The memory effect is a common issue in older cell phones that use a nickel-cadmium battery. This issue occurs when the user charges the battery before it has drained repeatedly, and the battery “remembers” the point at which it was prematurely drained and then only drains from that point onward (thus losing a portion of its full battery potential.) The memory effect is only present in older cell phones, so if you have one that was made in 2005 or before, you may know of it. To prevent the memory effect from occurring, make sure to deplete your battery as much as possible before charging it.
Overcharge is a more common problem in modern cell phones. When you overcharge a battery, it means that you leave the phone on the charger after it has reached 100 percent. While leaving a battery on a charging station for a few hours after the charge has completed will not impact the battery too negatively, if you leave the battery on the charger for more than 24 hours you can overheat and permanently damage the battery.

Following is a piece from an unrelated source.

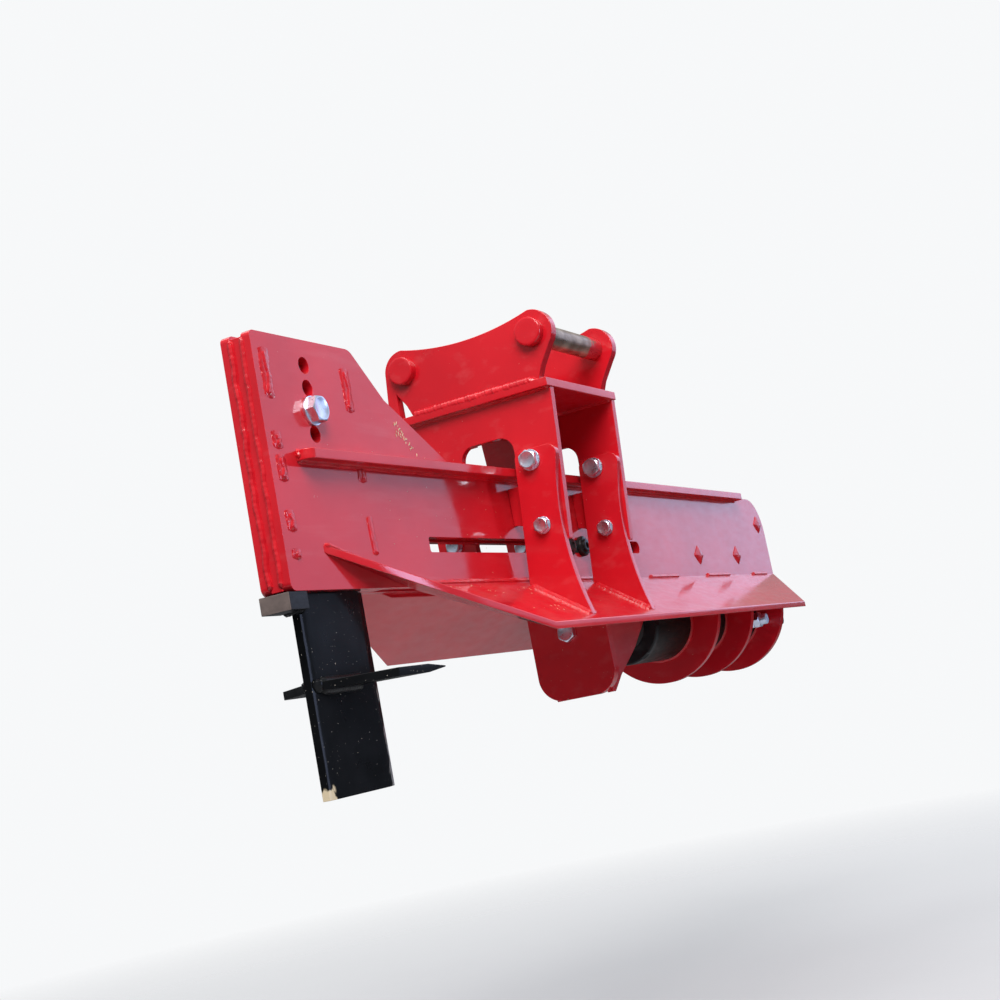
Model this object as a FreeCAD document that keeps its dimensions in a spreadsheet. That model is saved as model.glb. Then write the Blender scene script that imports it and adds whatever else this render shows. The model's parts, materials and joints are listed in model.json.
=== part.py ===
import FreeCAD, Part
import math
import os
import Sketcher

# Hydraulic log splitter that hangs from an excavator's quick hitch.
# Every sub-part is drawn in beam coordinates: X runs along the beam from the knife end to the ram end,
# Z goes up from the beam's bottom edge and Y = 0 is the middle plane (-Y is the near side).
# One shift then carries all of them into the part's own frame, whose origin is midway between the
# two hitch pins.

Vector = FreeCAD.Vector
Placement = FreeCAD.Placement
Rotation = FreeCAD.Rotation

DRIVING_SIZES = [
    # beam: two side plates with a gap for knife and pusher web
    ("plate_thick", 15.0), ("gap_half", 10.0), ("beam_length", 2045.0), ("beam_height", 190.0),
    ("beam_end_radius", 85.0), ("beam_toe_radius", 12.0), ("tower_height", 365.0), ("tower_width", 249.5),
    ("tower_corner_radius", 25.0), ("tower_rear_radius", 9.0), ("slope_mid_x", 327.0), ("slope_mid_z", 293.0),
    ("slope_foot_x", 517.0), ("slope_foot_radius", 80.0), ("slot_start", 387.0), ("slot_end", 1225.0),
    ("slot_bottom", 54.0), ("slot_top", 78.0), ("slot_end_radius", 11.5), ("slot_start_radius", 4.0),
    ("knife_hole_x", 121.0), ("knife_hole_top", 326.0), ("knife_hole_pitch", 34.0),
    ("knife_hole_radius", 12.5), ("diamond_half", 20.0), ("diamond_z", 51.0), ("diamond_first_x", 1555.0),
    ("diamond_second_x", 1806.0), ("diamond_end_x", 2001.0), ("diamond_end_z", 127.0),
    # spacer bars between the side plates
    ("pocket_rear_inset", 2.0), ("pocket_rear_end", 34.5), ("pocket_rear_top", 359.0),
    ("pocket_front_start", 190.5), ("pocket_front_end", 250.0), ("pocket_front_top", 330.0),
    ("top_bar_start", 270.0), ("top_bar_end", 1960.0), ("top_bar_bottom", 150.0), ("top_bar_top", 184.0),
    ("lower_bar_start", 1240.0), ("lower_bar_end", 2041.0), ("lower_bar_bottom", 24.0),
    ("lower_bar_top", 78.0), ("end_bar_start", 1968.0), ("end_bar_end", 2019.0), ("end_bar_bottom", 84.0),
    ("end_bar_top", 160.0), ("weld_gap", 0.5),
    # longitudinal ribs and shields
    ("top_rib_start", 62.0), ("top_rib_end", 1867.0), ("top_rib_bottom", 181.0), ("top_rib_thick", 15.0),
    ("top_rib_width", 25.0), ("top_rib_radius", 14.0), ("shield_level", 5.0), ("shield_slope", 0.674),
    ("shield_reach", 160.0), ("shield_drop", 12.0), ("shield_tip_x", 92.0), ("shield_tip_z", 64.0),
    ("shield_fold_x", 330.0), ("shield_corner_x", 500.0), ("shield_rear_corner_x", 1808.0),
    # hitch bracket
    ("gusset_front_x", 672.0), ("gusset_rear_x", 933.0), ("gusset_top", 222.0),
    ("gusset_top_inner", 58.0), ("gusset_foot_inner", 41.0), ("gusset_foot_outer", 146.0),
    ("gusset_outer", 141.0), ("gusset_waist", 122.0), ("gusset_waist_z", 58.0),
    ("gusset_corner_radius", 16.0), ("upper_hole_radius", 10.5), ("lower_hole_radius", 8.5),
    ("bracket_half_width", 143.0), ("bracket_leg_outer", 124.0), ("bracket_leg_bottom", 58.0),
    ("bracket_leg_inner", 25.5), ("bracket_notch_z", 100.0), ("bracket_notch_y", 62.0),
    ("bracket_notch_mid_y", 52.0), ("bracket_notch_mid_z", 88.0), ("bracket_waist", 134.0),
    ("bracket_waist_z", 190.0), ("arch_half_width", 52.0), ("arch_sill", 165.0), ("arch_top", 255.0),
    ("arch_radius", 26.0), ("top_plate_end", 966.0), ("top_plate_half", 145.0),
    ("top_plate_bottom", 320.0), ("top_plate_thick", 15.0), ("ear_front_x", 680.0), ("ear_rear_x", 938.0),
    ("ear_thick", 20.0), ("ear_lobe_radius", 40.0), ("ear_saddle_z", 441.0), ("ear_foot_half", 128.0),
    ("ear_neck_half", 137.0), ("ear_neck_z", 357.0), ("ear_leg_inner", 154.0), ("ear_leg_outer", 180.0),
    ("ear_leg_bottom", 302.0), ("ear_leg_root_z", 382.0), ("hitch_x", 819.0), ("hitch_z", 419.0),
    ("hitch_half_spacing", 130.0), ("hitch_pin_radius", 20.0), ("hitch_journal_radius", 17.0),
    ("hitch_cap_radius", 25.0), ("hitch_cap_thick", 16.0), ("bolt_y", 87.0), ("upper_bolt_z", 202.0),
    ("lower_bolt_z", 88.0),
    # knife
    ("knife_rear", 35.0), ("knife_front", 190.0), ("blade_front", 206.0), ("knife_half_thick", 9.5),
    ("knife_top", 342.0), ("knife_bottom", 280.0), ("knife_root", 1.0), ("knife_chamfer_long", 18.0),
    ("knife_chamfer_short", 3.5), ("knife_bevel", 26.0), ("knife_edge_half", 1.0),
    ("shoulder_start", 8.0), ("shoulder_height", 24.5), ("wing_top", 122.5), ("wing_thick", 12.0),
    ("wing_reach", 98.0), ("wing_root_rear", 45.0), ("wing_root_front", 166.0), ("wing_tip_rear", 114.0),
    ("wing_tip_front", 241.0), ("wing_bevel", 46.0),
    # ram
    ("ram_z", 88.0), ("barrel_radius", 75.0), ("bore_radius", 62.5), ("barrel_start", 1124.0),
    ("barrel_end", 1805.0), ("gland_start", 1112.0), ("gland_radius", 75.0), ("gland_spigot", 66.0),
    ("rod_radius", 40.0), ("fit_clearance", 0.05), ("wiper_thick", 6.0), ("wiper_radius", 48.0),
    ("eye_cap_thick", 35.0), ("eye_x", 1884.0), ("eye_radius", 38.0), ("eye_half_width", 23.0),
    ("rear_pin_radius", 20.0), ("rear_pin_half", 50.0), ("lug_inner", 26.0), ("lug_thick", 15.0),
    ("lug_half_length", 40.0), ("circlip_gap", 0.5), ("circlip_thick", 2.5), ("circlip_width", 5.0),
    ("rib_pitch", 206.0), ("rib_first_x", 1297.5), ("rib_thick", 15.0), ("rib_radius", 135.0),
    ("rib_centre_drop", 75.0), ("rib_bore_gap", 0.4), ("piston_start", 1712.0), ("piston_length", 56.0),
    ("rod_neck_radius", 24.0), ("rod_neck_end", 1790.0), ("seal_inset", 12.0), ("seal_depth", 5.0),
    ("seal_width", 9.0), ("seal_clearance", 0.03), ("piston_nut_thick", 18.0),
    ("piston_nut_radius", 36.0),
    # pusher
    ("face_x", 870.0), ("face_thick", 20.0), ("face_half_width", 77.0), ("face_top", 44.0),
    ("face_bottom", 207.0), ("face_radius", 45.0), ("face_crown", 10.0), ("pusher_end", 1100.0),
    ("pusher_top", 30.0), ("pusher_top_thick", 12.0), ("pusher_top_half", 57.5),
    ("pusher_gusset_outer", 57.0), ("pusher_gusset_thick", 12.0), ("pusher_gusset_heel", 82.0),
    ("pusher_gusset_low_x", 943.0), ("pusher_gusset_low_z", 179.0), ("pusher_gusset_high_x", 1026.0),
    ("pusher_gusset_high_z", 135.0), ("pusher_gusset_toe", 13.0), ("web_half", 9.0), ("web_start", 872.0),
    ("web_end", 1130.0), ("web_top", 100.0), ("web_heel", 4.0), ("shoe_start", 868.0),
    ("shoe_length", 256.0), ("shoe_gap", 0.6), ("shoe_recess", 0.5), ("guide_bolt_radius", 7.0),
    ("guide_cap_radius", 19.0), ("guide_cap_thick", 9.0), ("guide_cap_gap", 0.6),
    ("guide_head_radius", 12.5), ("guide_head_thick", 4.0), ("guide_first_x", 885.0),
    ("guide_pitch", 60.0), ("guide_rear_gap", 100.0), ("rod_bolt_depth", 45.0), ("rod_bolt_end_gap", 5.0),
    # ports, pipe and hose fittings
    ("boss_radius", 15.0), ("boss_root", 55.0), ("pipe_radius", 9.0), ("pipe_gap", 1.0), ("pipe_y", 90.0),
    ("port_z", 112.0), ("pipe_start", 1612.0), ("pipe_end", 1788.0), ("elbow_half", 14.0),
    ("elbow_corner", 17.0), ("elbow_length", 24.0), ("fitting_corner", 18.0), ("fitting_length", 14.0),
    ("hose_thread_radius", 12.0), ("hose_thread_length", 14.0), ("rod_port_x", 1212.0),
    ("rod_port_y", 92.0),
]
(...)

Did you know that even if you do not use your phone, it still uses battery life? This phenomenon is known as self-discharge. If your phone is switched off all the time, the battery life is still being used. If you do not turn it on every few weeks and charge it, the battery will die permanently. If you have a cell phone that you only use in emergencies or are keeping “just in case,” it is a good idea to turn it on and charge it at least once a month to keep it from self-discharging the battery.
All batteries have a certain lifespan, and after awhile you can expect them to degrade substantially. Most batteries (under normal circumstances) will last between two and three years and can handle about 500 charge cycles. If you start noticing marked battery loss after a comparable amount of time, it is probably due to your battery being old. Unfortunately, there is not much you can do about a battery getting old, and if enough time has passed, you will need to replace it to ensure your phone continues functioning as it should.
Getting the most from your battery
To prevent most of these problems from happening, and to keep your phone’s battery from aging too quickly, the best thing to do is to make the most of your charging cycle. Try and run the batterydown as much as possible before plugging it in, and, if possible, unplug it as soon as it has finished charging. You can also reduce strain on your batteries (and thus reduce the number of charge cycles) by toggling settings like screen settings, vibrate function and Bluetooth wireless network connections.